▶

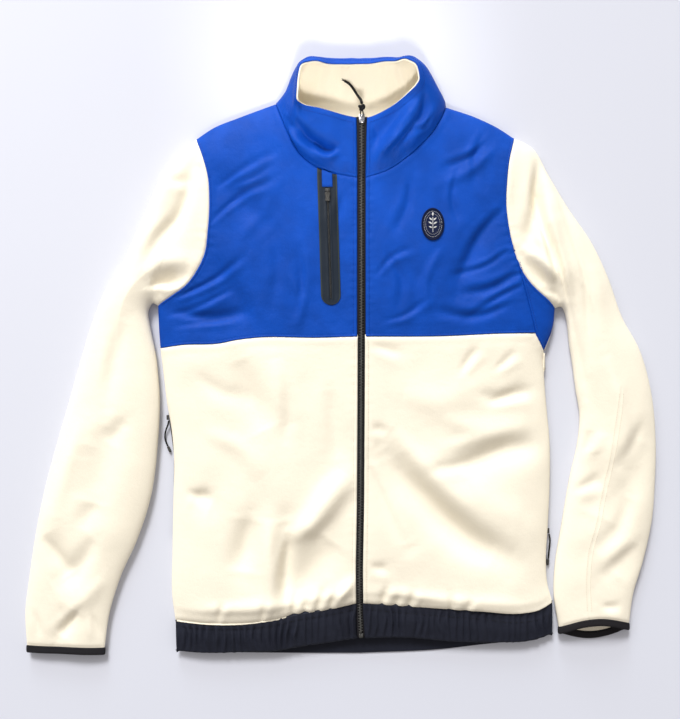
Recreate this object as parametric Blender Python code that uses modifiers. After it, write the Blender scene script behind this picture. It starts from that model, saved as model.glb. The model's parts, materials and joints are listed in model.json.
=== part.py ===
"""Zip-through fleece jacket with woven yokes, laid flat on its back with the front up.

Every panel is a thin wall of cloth. The upper panels are grids laid on one height function, which
rises from the rounded fold edges to a low crown and carries the large folds. The under panels lie
flat and curl up to the same edges. Metres; x runs across from the centre front towards the wearer's
left, y from the hem up to the collar and z up from the surface that the jacket lies on.
"""

import math

import bmesh
import bpy
import numpy as np
from mathutils import Vector
from mathutils.bvhtree import BVHTree

# The jacket's middle, which is moved to the origin.
CENTRE_X = -0.0258
CENTRE_Y = 0.3716

# Cloth.
SEAM_GAP = 0.0003
SHELL_WALL = 0.0014
FLEECE_WALL = 0.0022
LINING_WALL = 0.0019
BINDING_WALL = 0.0026
TAPE_WALL = 0.0007

# Section of the laid body: a rounded fold edge, then a low crown.
EDGE_HEIGHT = 0.0080
EDGE_LIP = 0.0023
EDGE_REACH = 0.0500

# Zip.
ZIP_HALF_GAP_SHELL = 0.0052
ZIP_HALF_GAP_FLEECE = 0.0044
TAPE_SINK = 0.0014
TAPE_FOOT = 0.0240
TAPE_HEAD = 0.6680
TEETH_HALF_WIDTH = 0.0029
TEETH_WALL = 0.0017
TEETH_PROUD = 0.0006
TEETH_FOOT = 0.0300
TEETH_HEAD = 0.6597
ZIP_STATIONS = 26
COLLAR_STATIONS = 10
BOTTOM_BOX = (0.0052, 0.0055, 0.0025)
SLIDER = (0.0074, 0.0110, 0.0036)
SLIDER_Y = 0.6657
BAIL_REACH = 0.0033
BAIL_RISE = 0.0030
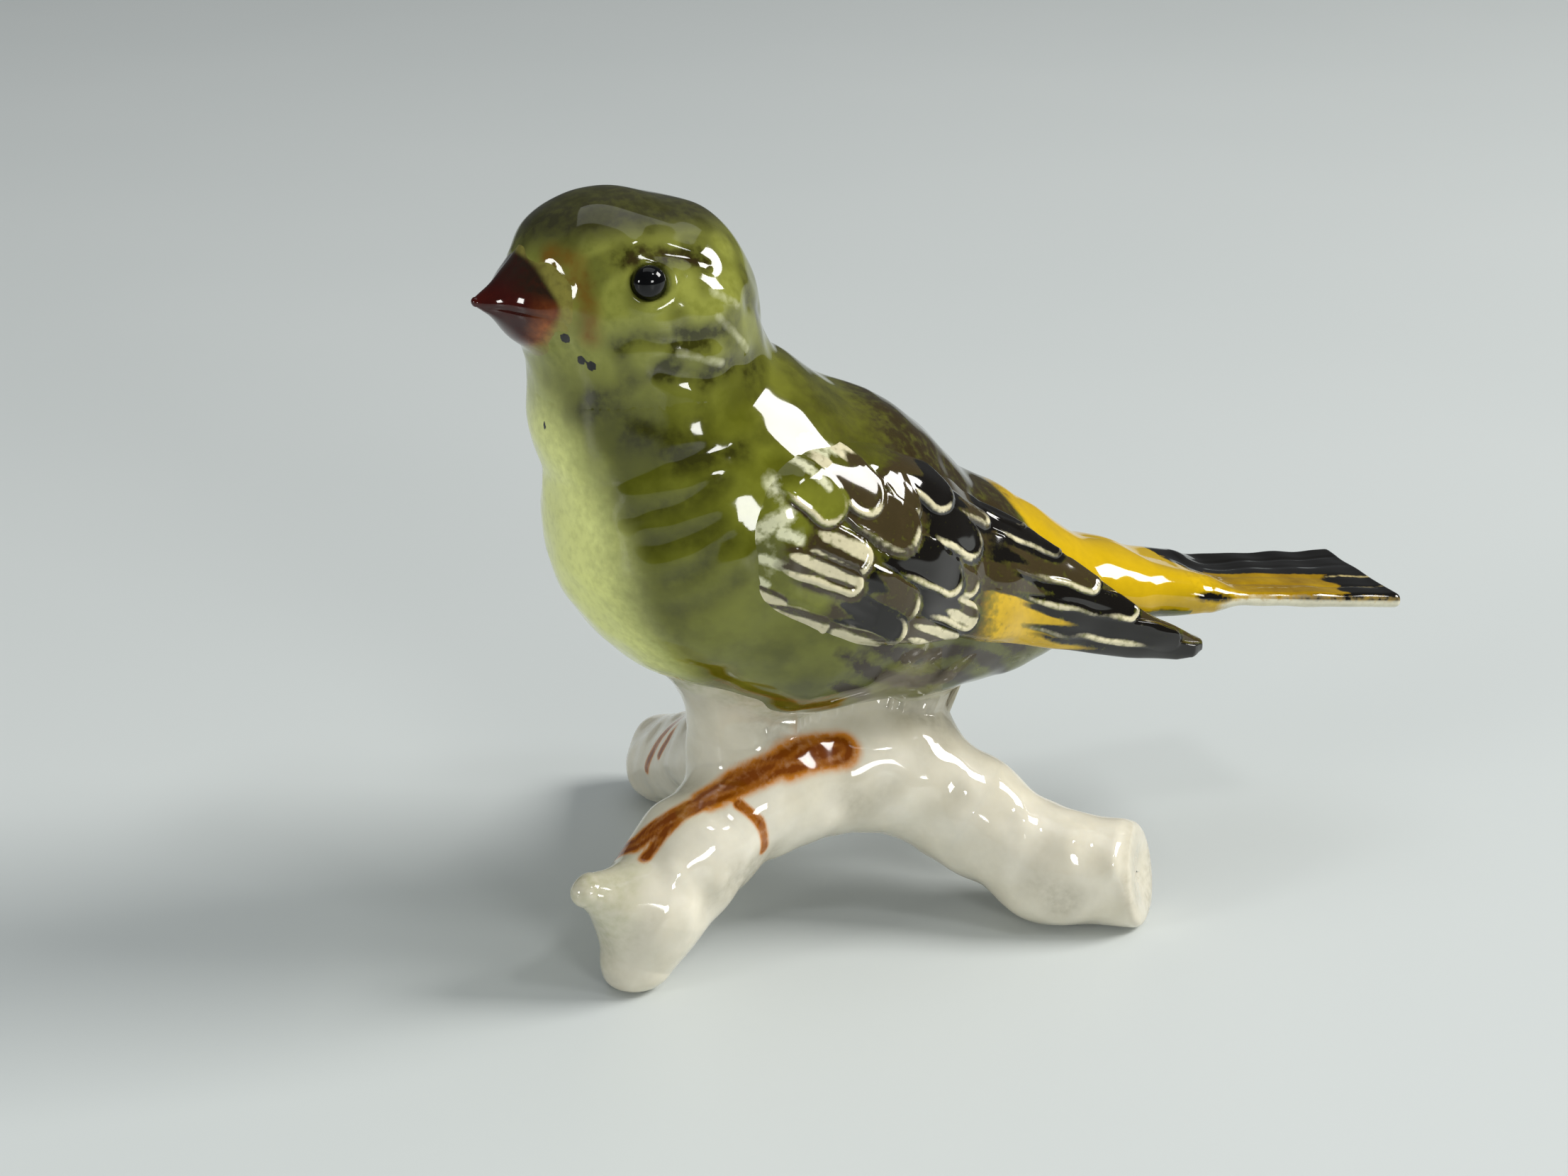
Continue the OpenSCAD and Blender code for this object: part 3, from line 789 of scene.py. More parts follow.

◀

WHAT TO DO: Each line of the material should be duplicated exactly, please.

RESPONSE TO THIS EXERCISE:
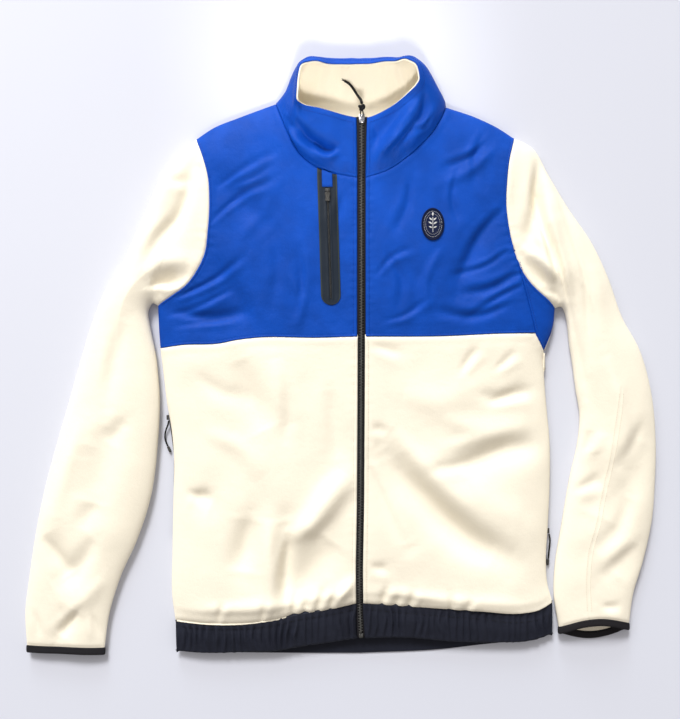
Recreate this object as parametric Blender Python code that uses modifiers. After it, write the Blender scene script behind this picture. It starts from that model, saved as model.glb. The model's parts, materials and joints are listed in model.json.
=== part.py ===
"""Zip-through fleece jacket with woven yokes, laid flat on its back with the front up.

Every panel is a thin wall of cloth. The upper panels are grids laid on one height function, which
rises from the rounded fold edges to a low crown and carries the large folds. The under panels lie
flat and curl up to the same edges. Metres; x runs across from the centre front towards the wearer's
left, y from the hem up to the collar and z up from the surface that the jacket lies on.
"""

import math

import bmesh
import bpy
import numpy as np
from mathutils import Vector
from mathutils.bvhtree import BVHTree

# The jacket's middle, which is moved to the origin.
CENTRE_X = -0.0258
CENTRE_Y = 0.3716

# Cloth.
SEAM_GAP = 0.0003
SHELL_WALL = 0.0014
FLEECE_WALL = 0.0022
LINING_WALL = 0.0019
BINDING_WALL = 0.0026
TAPE_WALL = 0.0007

# Section of the laid body: a rounded fold edge, then a low crown.
EDGE_HEIGHT = 0.0080
EDGE_LIP = 0.0023
EDGE_REACH = 0.0500

# Zip.
ZIP_HALF_GAP_SHELL = 0.0052
ZIP_HALF_GAP_FLEECE = 0.0044
TAPE_SINK = 0.0014
TAPE_FOOT = 0.0240
TAPE_HEAD = 0.6680
TEETH_HALF_WIDTH = 0.0029
TEETH_WALL = 0.0017
TEETH_PROUD = 0.0006
TEETH_FOOT = 0.0300
TEETH_HEAD = 0.6597
ZIP_STATIONS = 26
COLLAR_STATIONS = 10
BOTTOM_BOX = (0.0052, 0.0055, 0.0025)
SLIDER = (0.0074, 0.0110, 0.0036)
SLIDER_Y = 0.6657
BAIL_REACH = 0.0033
BAIL_RISE = 0.0030
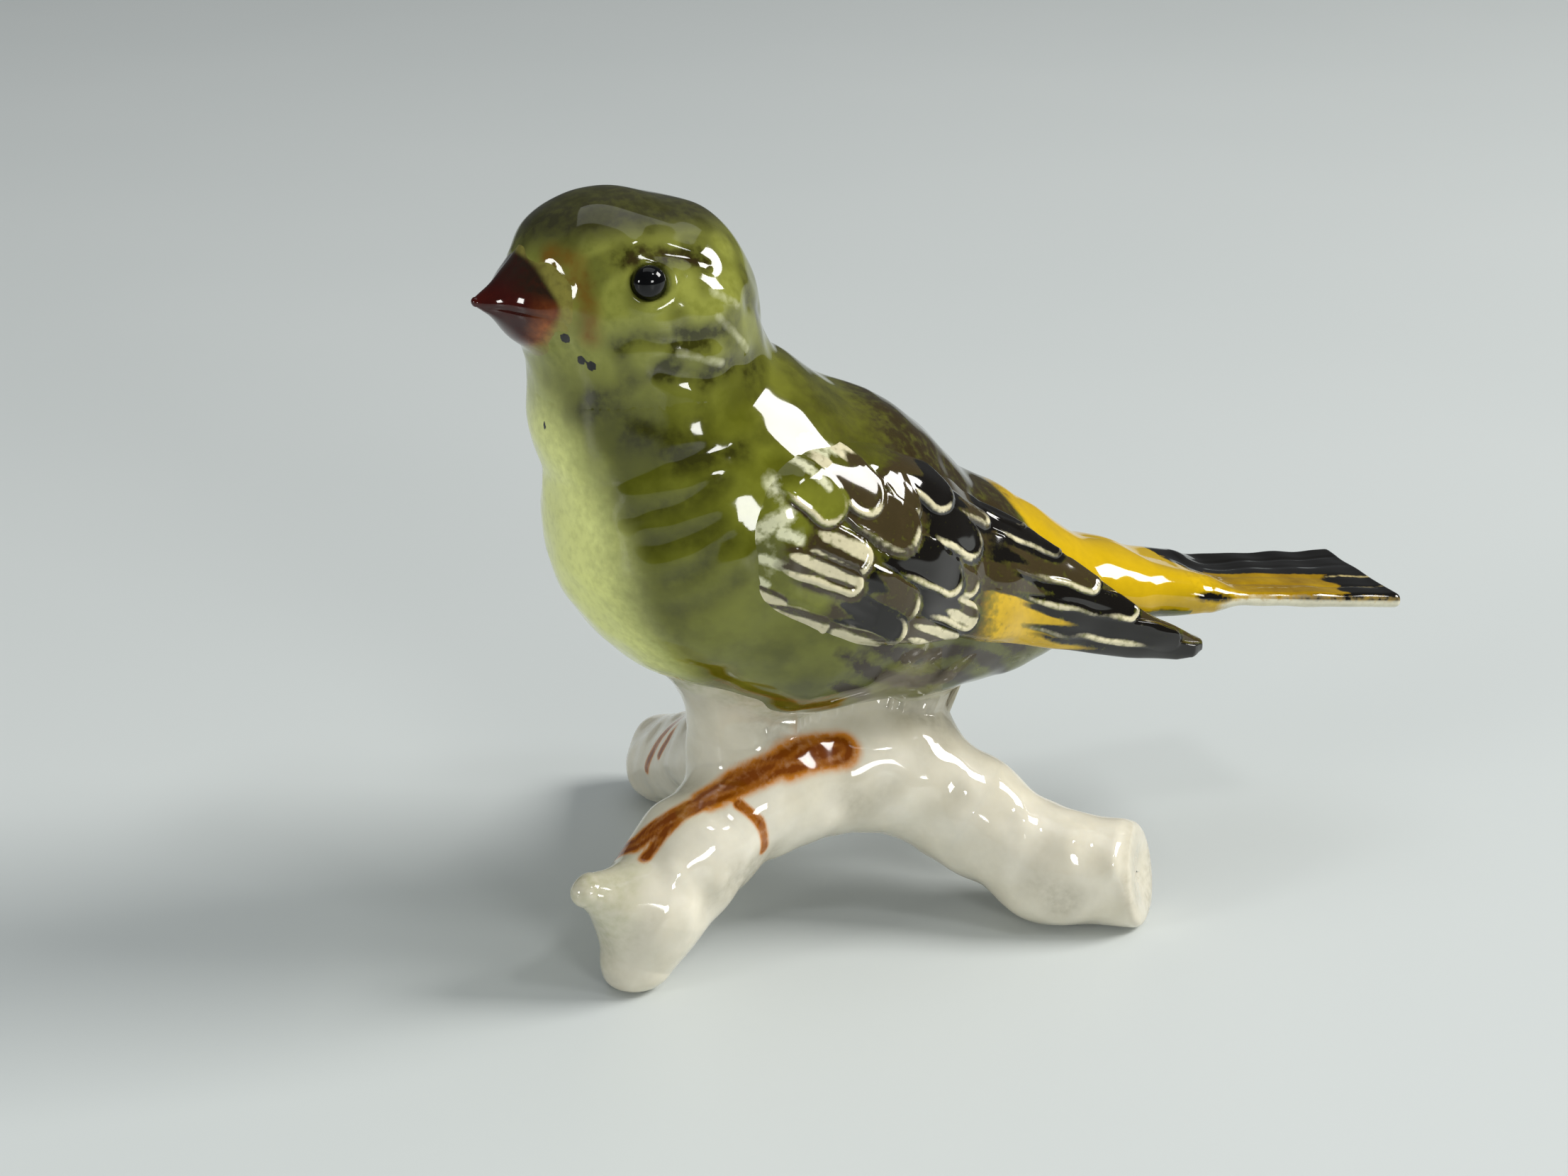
Continue the OpenSCAD and Blender code for this object: part 3, from line 789 of scene.py. More parts follow.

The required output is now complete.